Zarb e Azab is not an easy operation to conduct. The Pakistani Taliban use a combination of territorial control and flexible guerrilla tactics while holding a swathe of territory, sending roving groups to secure areas further afield and terrorise local populations.

On the other hand, the garrisoned Pakistani security forces have to fight for every inch of ground gained, and obviously cannot emulate Taliban’s terror tactics.

That is probably one of the reasons why the state resorts to displacement of local populations, which has the unfortunate consequence of exacerbating the already problematic refugee issue.

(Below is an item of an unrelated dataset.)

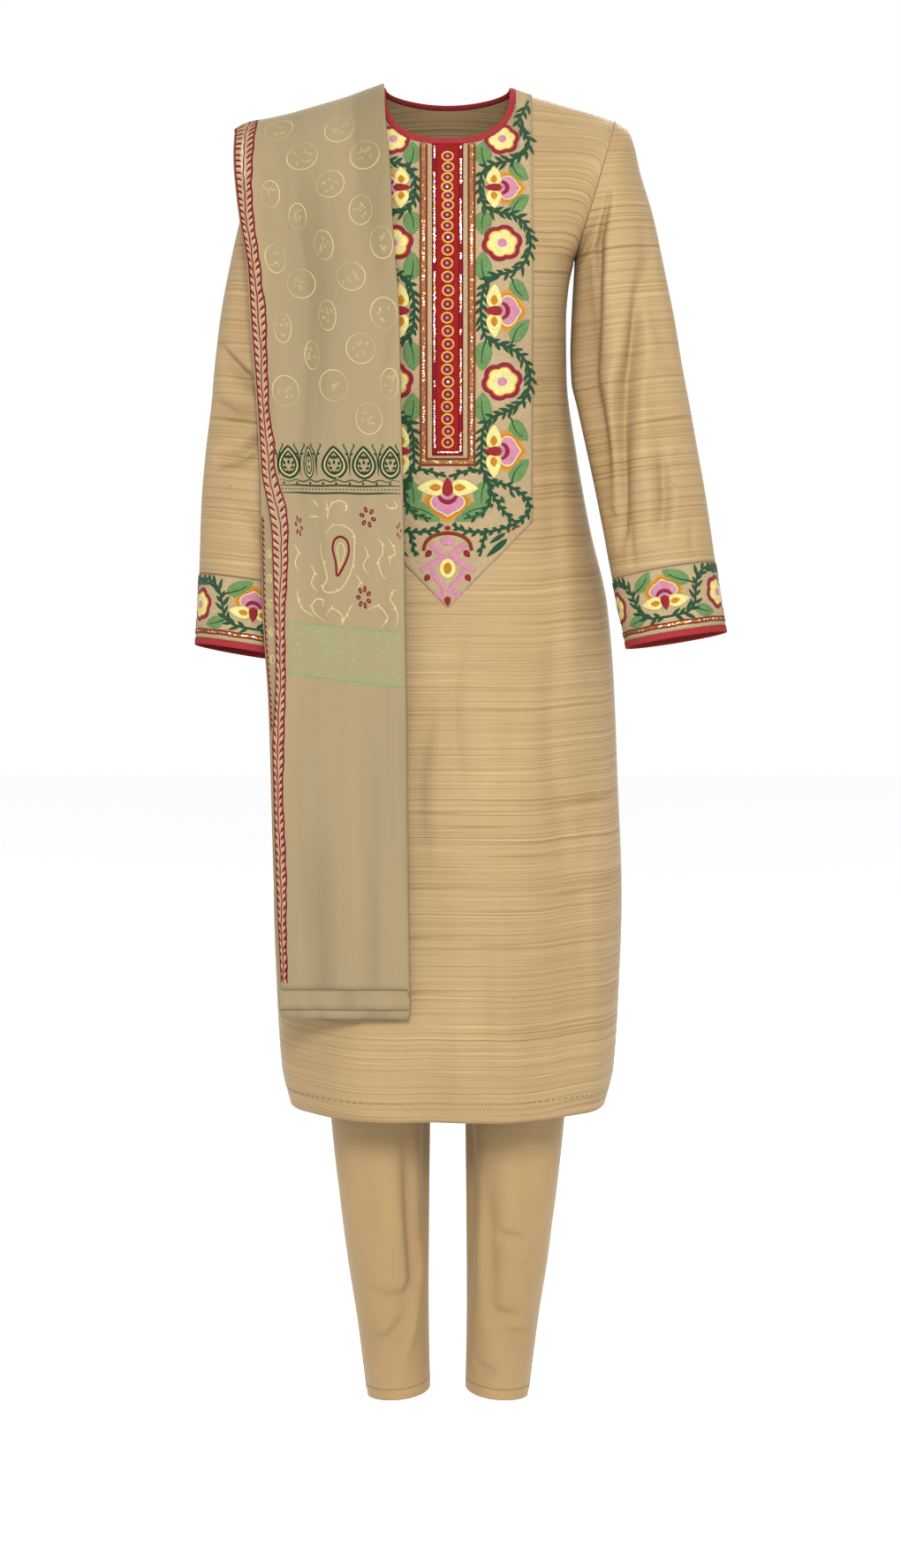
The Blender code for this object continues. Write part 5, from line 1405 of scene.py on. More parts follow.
def sew_broad_leaf(work, base, tip, width, bend):
    """A broad light leaf with a dark vein running into it from its stem."""
    base, tip = np.asarray(base, float), np.asarray(tip, float)
    run = tip - base
    length = np.linalg.norm(run)
    angle = math.atan2(run[1], run[0])
    outline = pointed_petal(width * LEAF_FULLNESS, length * LEAF_OVERLAP, 24)
    outline[:, 0] += bend * np.sin(HALF_TURN * np.clip(outline[:, 1] / length, 0, 1))
    hub = turned([(bend, length * 0.5)], angle - QUARTER_TURN, base)[0]
    work.patch("light_green", turned(outline, angle - QUARTER_TURN, base), 0.00035,
               grain=angle, hub=hub)
    rise = np.linspace(VEIN_START, VEIN_END, VEIN_POINTS)
    vein = np.stack([bend * VEIN_BEND * np.sin(HALF_TURN * np.clip(rise, 0, 1)), rise * length], axis=-1)
    work.strand("dark_green", turned(vein, angle - QUARTER_TURN, base),
                np.linspace(0.0017, 0.0008, VEIN_POINTS), height=0.0004, level=0.0003)


def sew_flower(work, centre, radius, squash=1.0, lobes=6, phase=0.26):
    """A round lobed flower: dark outline, orange edge, pale heart and eye."""
    centre = np.asarray(centre, dtype=float)
    flat_scale = np.array([1.0, squash])
    for thread, share, depth, height, level in FLOWER_LAYERS:
        outline = lobed_outline(radius * share, lobes, depth, 60, phase)
        work.patch(thread, outline * flat_scale + centre, height, level, grain=phase)
    for lobe in range(lobes * 2):
        angle = phase + HALF_TURN * (lobe + 0.5) / lobes
        inner = np.array([math.cos(angle), math.sin(angle)]) * flat_scale
        line = [centre + inner * radius * reach for reach in RAY_REACHES]
        work.strand("cream", line, RAY_WIDTHS, height=0.00020, level=0.00072)
    heart = oval(radius * HEART_SHARE, radius * HEART_SHARE * squash)
    work.patch("pink", heart + centre, height=0.00040, level=0.00075, grain=0.8)


def sew_lotus(work, centre, angle, size, squash=1.0, mirror=1.0):
    """A lotus opening along an angle from its red bud; size is its full width."""
    centre = np.asarray(centre, dtype=float)
    scale = np.array([1.0, squash])

    def place(points):
        return turned(points, angle, (0.0, 0.0), size, mirror) * scale + centre

    heart = np.array(LOTUS_HEART)
    hub = place([heart])[0]
    shape = smooth_path(LOTUS_DOME, 60, closed=True)
    for thread, share, height, level in LOTUS_LAYERS:
        work.patch(thread, place(heart + (shape - heart) * share), height, level, grain=angle,
                   hub=hub)
    sweep = np.linspace(-ARC_SWEEP, ARC_SWEEP, 15)
    for radius, width, thread, level in LOTUS_ARCS:
        arc = np.stack([np.sin(sweep) * radius, np.cos(sweep) * radius - 0.02], axis=-1)
        widths = size * width * (0.40 + 0.60 * np.cos(sweep))
        work.strand(thread, place(arc), widths, 0.0004, level)
    for side in (1, -1):
        lean = -side * PETAL_LEAN
        petal = turned(pointed_petal(0.36, 0.60, 26, belly=0.36), lean, (side * 0.05, -0.165))
        core = turned(pointed_petal(0.17, 0.26, 16, belly=0.45), lean, (side * 0.13, -0.160))
        work.patch("yellow", place(petal), height=0.00050, level=0.00060, grain=angle + side)
        work.patch("amber", place(core), height=0.00030, level=0.00100, grain=angle - side)
    bud = turned(pointed_petal(0.23, 0.42, 22, belly=0.36), HALF_TURN, (0.0, 0.04))
    work.patch("red", place(bud), height=0.00060, level=0.00110, grain=angle + 0.4)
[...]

One man who travelled from Hassokhel near Mir Ali in North Waziristan to Bannu with his five children, described his woes: “There is no proper arrangement for food and water, and my youngest daughter nearly died of fatigue and sickness on the way,” he says.

The long queues for rations at hastily set up and under resourced camps will not help either, and subsequent relocation would be a huge issue. It may be too soon to start celebrating the success of the latest military operation in ­Pakistan.